Common Sports Logo Mistakes

  • One mark for everything: a detailed crest does not work as a cap badge. Build secondary marks.
  • Too many gradients and effects: they die in embroidery and one-color print.
  • Illegible numbers: over-styled numerals fail the distance test. Legibility wins.
  • No simplified mascot: an illustration-only mascot can’t be stitched cleanly.
  • Off-brand color drift: document exact HEX, RGB, CMYK, and Pantone so every vendor matches.

Frequently Asked Questions

What marks does a sports team logo system need?

At minimum, a primary crest, one or two secondary marks (like a monogram for caps), a wordmark, and a coordinated number set. Many teams add a mascot logo for personality. The system lets the identity flex from a tiny cap badge to a full chest crest while staying clearly unified.
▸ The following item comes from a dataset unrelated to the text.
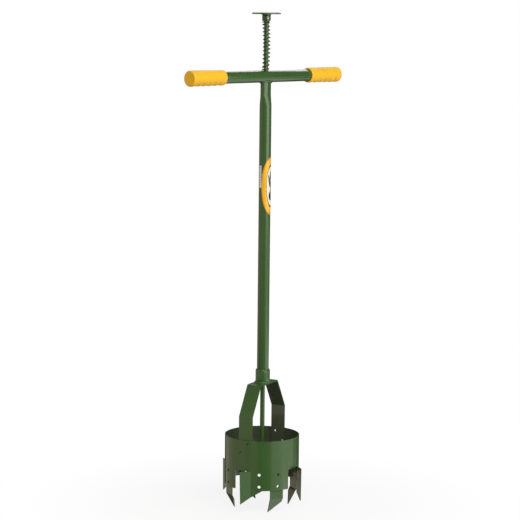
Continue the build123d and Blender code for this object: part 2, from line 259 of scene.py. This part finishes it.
def addMath(tree, operation, a, b=0.0, clamp=False):
    node = tree.nodes.new("ShaderNodeMath")
    node.operation = operation
    node.use_clamp = clamp
    for index, value in enumerate((a, b)):
        if isinstance(value, bpy.types.NodeSocket):
            tree.links.new(value, node.inputs[index])
        else:
            node.inputs[index].default_value = value
    return node.outputs[0]


def mixColour(tree, factor, a, b, blend="MIX"):
    node = tree.nodes.new("ShaderNodeMix")
    node.data_type = "RGBA"
    node.blend_type = blend
    for index, value in ((0, factor), (6, a), (7, b)):
        if isinstance(value, bpy.types.NodeSocket):
            tree.links.new(value, node.inputs[index])
        else:
            node.inputs[index].default_value = value
    return node.outputs[2]


def buildUnevenCoat():
    # slow drift of tone and gloss with the fine orange peel of sprayed enamel or dipped vinyl
    group, start, end = newGroup(
        "unevenCoat",
        [
            ("Base", "NodeSocketColor", (0.5, 0.5, 0.5, 1)),
            ("Drift", "NodeSocketFloat", 0.1),
            ("Drift Scale", "NodeSocketFloat", 18.0),
            ("Gloss", "NodeSocketFloat", 0.3),
            ("Peel Scale", "NodeSocketFloat", 700.0),
        ],
        [("Color", "NodeSocketColor"), ("Roughness", "NodeSocketFloat"), ("Height", "NodeSocketFloat")],
    )
    place = addNode(group, "ShaderNodeTexCoord").outputs["Object"]
    slow = addNode(
        group, "ShaderNodeTexNoise",
        {"Vector": place, "Scale": start.outputs["Drift Scale"], "Detail": 3.0, "Roughness": 0.55},
    ).outputs["Fac"]
    fine = addNode(
        group, "ShaderNodeTexNoise",
        {"Vector": place, "Scale": start.outputs["Peel Scale"], "Detail": 2.0, "Roughness": 0.5},
    ).outputs["Fac"]
    swing = addMath(group, "MULTIPLY", addMath(group, "SUBTRACT", slow, 0.5), start.outputs["Drift"])
    light = addMath(group, "ADD", 1.0, addMath(group, "MULTIPLY", swing, 2.0))
    tone = addNode(group, "ShaderNodeHueSaturation", {"Color": start.outputs["Base"], "Value": light})
    group.links.new(tone.outputs["Color"], end.inputs["Color"])
    gloss = addMath(group, "ADD", start.outputs["Gloss"], addMath(group, "MULTIPLY", swing, 0.5), True)
    group.links.new(gloss, end.inputs["Roughness"])
    group.links.new(fine, end.inputs["Height"])
    return group


unevenCoat = buildUnevenCoat()


def newMaterial(name):
    material = bpy.data.materials.new(name)
    material.use_nodes = True
    tree = material.node_tree
    return material, tree, tree.nodes["Principled BSDF"]


def coatedMaterial(name, values):
    material, tree, shader = newMaterial(name)
    coat = addNode(tree, "ShaderNodeGroup", None, node_tree=unevenCoat)
    for key in ("Base", "Drift", "Drift Scale", "Gloss", "Peel Scale"):
        coat.inputs[key].default_value = values[key]
    # painted shade and sheen: marked faces turn towards the darker, greyer inside colour
    if "inside" in values:
        share = addNode(tree, "ShaderNodeAttribute", None, attribute_name="paintedShadeSheen").outputs["Fac"]
        tree.links.new(mixColour(tree, share, values["Base"], values["inside"]), coat.inputs["Base"])
    bump = addNode(
        tree, "ShaderNodeBump",
        {"Height": coat.outputs["Height"], "Strength": values["bump"], "Distance": values["bumpDepth"]},
    )
    tree.links.new(coat.outputs["Color"], shader.inputs["Base Color"])
    tree.links.new(coat.outputs["Roughness"], shader.inputs["Roughness"])
    tree.links.new(bump.outputs["Normal"], shader.inputs["Normal"])
    for key, value in values["shader"].items():
        shader.inputs[key].default_value = value
    return material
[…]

Why does a team logo need a single-color version?

Caps are embroidered, awards are etched, and much merch is one-color printed — none of which handle gradients or fine detail. A solid black and solid white version guarantees the mark reproduces cleanly everywhere. Designing in one color first also forces a stronger, bolder shape overall.

What fonts work for sports team logos?

Bold condensed and slab typefaces with a varsity or collegiate heritage work best because they read from the stands. The wordmark and jersey numbers should feel like one family, and numerals must stay legible at distance for referees, broadcasters, and fans across a field.

Do I need a mascot for my team?

Not always, but a mascot adds personality and works well for fan merch and youth teams. If you use one, design a simplified variant alongside the detailed illustration so it can be embroidered on caps and printed small without losing its character.